● **EXTRACTED ENTRIES**:
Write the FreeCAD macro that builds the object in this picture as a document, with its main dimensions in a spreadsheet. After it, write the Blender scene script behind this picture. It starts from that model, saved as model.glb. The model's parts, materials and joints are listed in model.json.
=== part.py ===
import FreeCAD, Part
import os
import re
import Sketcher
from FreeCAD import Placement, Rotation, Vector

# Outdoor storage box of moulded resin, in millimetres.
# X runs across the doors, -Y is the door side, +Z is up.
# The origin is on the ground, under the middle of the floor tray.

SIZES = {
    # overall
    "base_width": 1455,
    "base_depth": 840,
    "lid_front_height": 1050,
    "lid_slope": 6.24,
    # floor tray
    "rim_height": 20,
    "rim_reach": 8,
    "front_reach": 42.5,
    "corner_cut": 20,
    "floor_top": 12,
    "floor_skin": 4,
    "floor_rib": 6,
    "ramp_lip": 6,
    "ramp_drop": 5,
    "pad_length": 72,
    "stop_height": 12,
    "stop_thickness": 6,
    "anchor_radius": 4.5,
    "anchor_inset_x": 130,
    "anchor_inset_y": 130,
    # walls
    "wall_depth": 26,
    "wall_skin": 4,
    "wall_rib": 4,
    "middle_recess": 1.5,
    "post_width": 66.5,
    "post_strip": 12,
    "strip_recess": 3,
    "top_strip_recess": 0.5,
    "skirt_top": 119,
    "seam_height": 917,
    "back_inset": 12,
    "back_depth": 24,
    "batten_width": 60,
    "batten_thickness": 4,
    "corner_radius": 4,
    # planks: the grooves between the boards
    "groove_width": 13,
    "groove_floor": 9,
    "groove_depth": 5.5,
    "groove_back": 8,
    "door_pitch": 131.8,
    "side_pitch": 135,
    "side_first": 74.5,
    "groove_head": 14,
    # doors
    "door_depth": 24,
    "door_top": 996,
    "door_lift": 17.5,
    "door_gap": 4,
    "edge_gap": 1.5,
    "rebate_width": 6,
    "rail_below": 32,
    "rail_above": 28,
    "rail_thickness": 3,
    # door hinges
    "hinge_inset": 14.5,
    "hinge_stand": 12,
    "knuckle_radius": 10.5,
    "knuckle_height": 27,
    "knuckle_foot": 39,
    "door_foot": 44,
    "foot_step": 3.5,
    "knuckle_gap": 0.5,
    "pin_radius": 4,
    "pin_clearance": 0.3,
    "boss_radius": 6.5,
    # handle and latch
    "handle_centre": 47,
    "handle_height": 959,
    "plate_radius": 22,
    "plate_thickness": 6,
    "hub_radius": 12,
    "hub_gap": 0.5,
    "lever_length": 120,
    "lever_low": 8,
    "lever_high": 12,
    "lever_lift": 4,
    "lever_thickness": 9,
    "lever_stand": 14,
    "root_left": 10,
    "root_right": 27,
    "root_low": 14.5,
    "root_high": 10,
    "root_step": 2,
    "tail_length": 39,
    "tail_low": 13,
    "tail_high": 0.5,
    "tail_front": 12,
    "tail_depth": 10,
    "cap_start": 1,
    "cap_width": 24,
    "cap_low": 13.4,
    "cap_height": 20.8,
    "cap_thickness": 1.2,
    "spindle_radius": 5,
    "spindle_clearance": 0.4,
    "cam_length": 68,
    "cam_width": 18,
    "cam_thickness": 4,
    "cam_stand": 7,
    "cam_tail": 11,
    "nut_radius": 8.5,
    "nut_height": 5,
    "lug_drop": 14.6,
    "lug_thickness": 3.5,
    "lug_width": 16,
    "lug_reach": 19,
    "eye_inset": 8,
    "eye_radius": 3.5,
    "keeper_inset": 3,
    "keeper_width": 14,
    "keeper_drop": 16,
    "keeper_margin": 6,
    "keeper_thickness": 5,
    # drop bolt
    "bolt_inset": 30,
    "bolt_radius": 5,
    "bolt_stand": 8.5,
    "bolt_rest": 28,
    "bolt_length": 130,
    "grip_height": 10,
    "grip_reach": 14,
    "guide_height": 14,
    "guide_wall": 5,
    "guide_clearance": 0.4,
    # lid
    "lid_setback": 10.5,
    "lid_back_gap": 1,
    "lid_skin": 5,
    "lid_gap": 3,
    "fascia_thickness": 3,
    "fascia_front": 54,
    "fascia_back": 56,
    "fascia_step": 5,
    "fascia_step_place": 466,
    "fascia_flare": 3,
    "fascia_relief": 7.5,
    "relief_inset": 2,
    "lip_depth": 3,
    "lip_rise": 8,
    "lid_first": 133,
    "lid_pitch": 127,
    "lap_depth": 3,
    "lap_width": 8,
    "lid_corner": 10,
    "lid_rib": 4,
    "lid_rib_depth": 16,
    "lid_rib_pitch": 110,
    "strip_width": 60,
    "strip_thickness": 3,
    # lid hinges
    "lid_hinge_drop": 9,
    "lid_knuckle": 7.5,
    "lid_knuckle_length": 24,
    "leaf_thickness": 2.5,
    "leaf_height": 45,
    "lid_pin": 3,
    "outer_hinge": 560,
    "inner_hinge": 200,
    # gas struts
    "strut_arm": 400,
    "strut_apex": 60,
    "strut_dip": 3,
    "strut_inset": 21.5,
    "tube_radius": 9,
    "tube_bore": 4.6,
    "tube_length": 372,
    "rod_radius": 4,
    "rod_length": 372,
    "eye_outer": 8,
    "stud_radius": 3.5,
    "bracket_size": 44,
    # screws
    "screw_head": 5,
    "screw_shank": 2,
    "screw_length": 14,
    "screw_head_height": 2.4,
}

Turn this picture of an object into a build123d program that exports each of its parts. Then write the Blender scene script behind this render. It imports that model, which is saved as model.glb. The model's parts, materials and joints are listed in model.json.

● **THE PROBLEM**:
Only lines with the string "saved" belong in your answer; copy each one.

● **WRITTEN ANSWER**:
Write the FreeCAD macro that builds the object in this picture as a document, with its main dimensions in a spreadsheet. After it, write the Blender scene script behind this picture. It starts from that model, saved as model.glb. The model's parts, materials and joints are listed in model.json.
Turn this picture of an object into a build123d program that exports each of its parts. Then write the Blender scene script behind this render. It imports that model, which is saved as model.glb. The model's parts, materials and joints are listed in model.json.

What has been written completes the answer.